As the system grew, however, the mechanisms to support it did not. The system’s growth and sustainment was continued through a combination of grant funding, local budgets, realigned Virginia State Police (VSP) resources and vendor goodwill.  Ironically, COMLINC never gained a dedicated funding stream, despite the widespread belief that it was instrumental in the Commonwealth achieving interoperability by 2015, as was mandated by Virginia Code.

COMLINC approached a crossroads moment in 2016, when portions of the COMLINC infrastructure neared end-of-service life and subscriber growth made it clear that continuing an improvised approach to system-wide technical service and support was unsustainable.  Given the widespread use of COMLINC by state agencies and localities, Virginia’s Statewide Interoperability Executive Committee (SIEC) recognized the need to develop a strategy to ultimately secure legislated funding for COMLINC. Gaining legislated funding required developing a comprehensive programmatic construct to establish credibility and demonstrate the system’s value.

All good strategies are based upon understood principles.
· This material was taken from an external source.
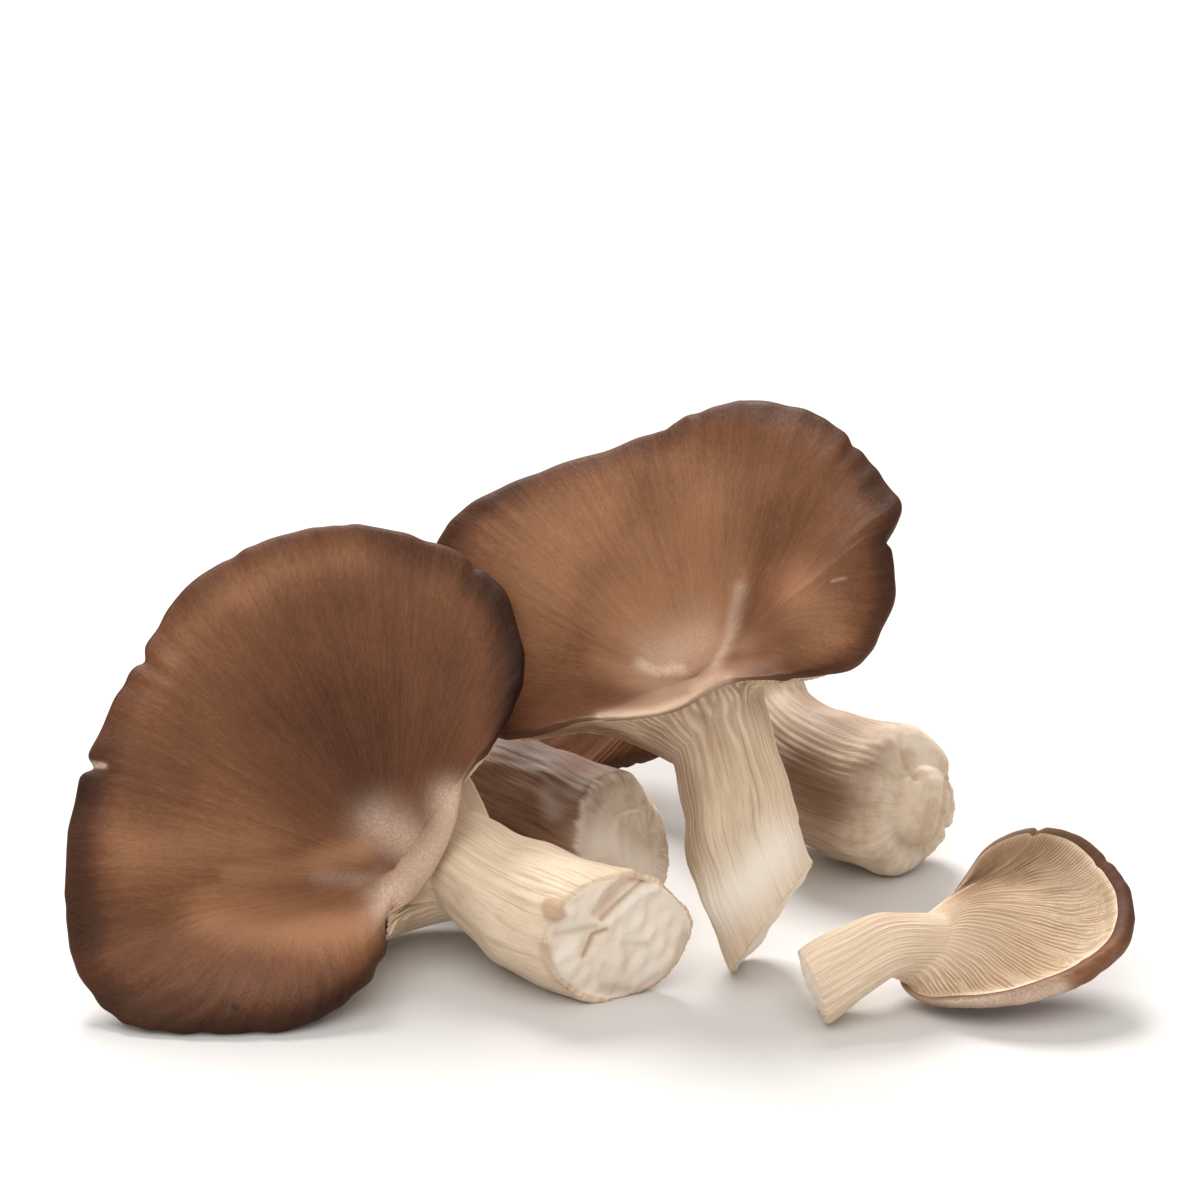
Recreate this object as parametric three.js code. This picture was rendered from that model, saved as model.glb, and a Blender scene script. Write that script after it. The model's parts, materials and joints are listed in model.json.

The SIEC oriented its strategy based upon the five elements of the Interoperability Continuum. Various mutually supported objectives that aligned with the elements were subsequently accomplished, resulting ultimately in success. 

  • Governance: The SIEC convened a working group that reviewed and updated the COMLINC User’s Agreement. The working group will transition into a permanent subscriber-driven COMLINC Advisory Group (CAG). Any statewide effort impacting public safety requires governance to be acknowledged as a program worthy of dedicated funding. The CAG, with the support of the SIEC, will provide the necessary subject-matter-expert input to the Office of the Secretary of Public Safety and Homeland Security to ensure responsive government.
  • Standard Operating Procedures (SOPs): Updating the COMLINC User’s Agreement included checking and ensuring that SOPs remained relevant and included not only operational procedures, but maintenance and technical-support matters. SOPs foster predictable, mutually understandable operations and—ultimately—program credibility.
  • Technology: A systemwide refresh plan was developed with a vision toward broadband-device interoperability. It’s hard to ask for funding. if you cannot articulate the requirement. A detailed, realistic, phased plan was developed to easily explain the infrastructure requirement.
  • Training and Exercises: COMLINC’s broadband interoperability was leveraged to provide regular new-operator and refresh training for localities and state agencies. Operator training was offered in conjunction with FirstNet outreach events. Regular, value-added training develops operators’ proficiency, which fosters greater usage and—ultimately—system relevancy. With relevancy, COMLINC becomes a funding priority.
  • Usage: The vendor partnered with the Virginia Interoperability Program office to develop software capable of measuring daily network activity and collected best use examples. The Program office collected survey information that highlighted criticality to operations and subscribers’ priorities.  Documenting quantitative and qualitative information empowered public-safety leaders with the information needed to tell the “COMLINC story,” thereby gaining budget analysts’ and legislators’ attention.